The Lord doesn’t wait until we are ready either. God acts when the time is right. He doesn’t just wait for the hierarchy of his Church to decide what to do, He sends his Spirit who inspires people and moves people to act. That’s not to say that God doesn’t care about his bishops and priests; of course He does, but God knows how best to act and so He sends his Spirit to inspire and move people to step out in faith and live the Gospel, and they in turn move others, until soon the people are alive with faith again.


Despite our best efforts we continually need to be helped back on the right track, no matter what we are doing. This is why Jesus told us before he ascended into heaven, that the Father would send us this ‘Helper’, who would be with us forever, and who would teach us everything.

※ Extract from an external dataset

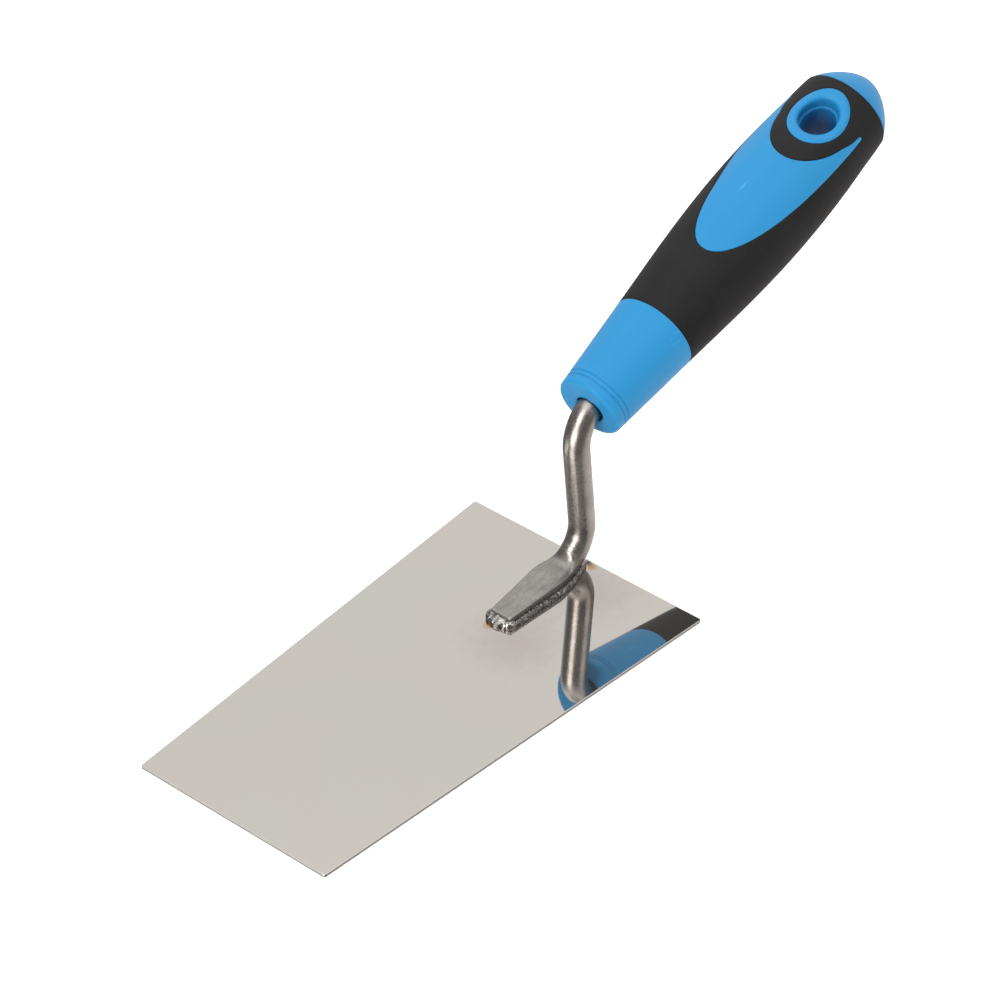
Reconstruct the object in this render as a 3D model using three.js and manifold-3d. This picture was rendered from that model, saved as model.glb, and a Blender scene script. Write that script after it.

The Lord knew well that we would need help and so He sent us the best help that we could have, his own Spirit, to guide us and teach us and God does teach us constantly through the example of people He inspires, through the Word of God, through prayer when we are open to him and in many other ways we will never even be aware of. The Spirit is very gentle and that is why we don’t notice him sometimes.
The gift of God’s own Spirit is really the greatest thing God can give us after life itself, because when we have the Holy Spirit we have everything. Keep praying to the Holy Spirit asking him to set us on fire with his gift of faith.

Come Holy Spirit and fill the hearts of your faithful people,
Send forth your Spirit and we will be created,
And you will renew the face of the earth.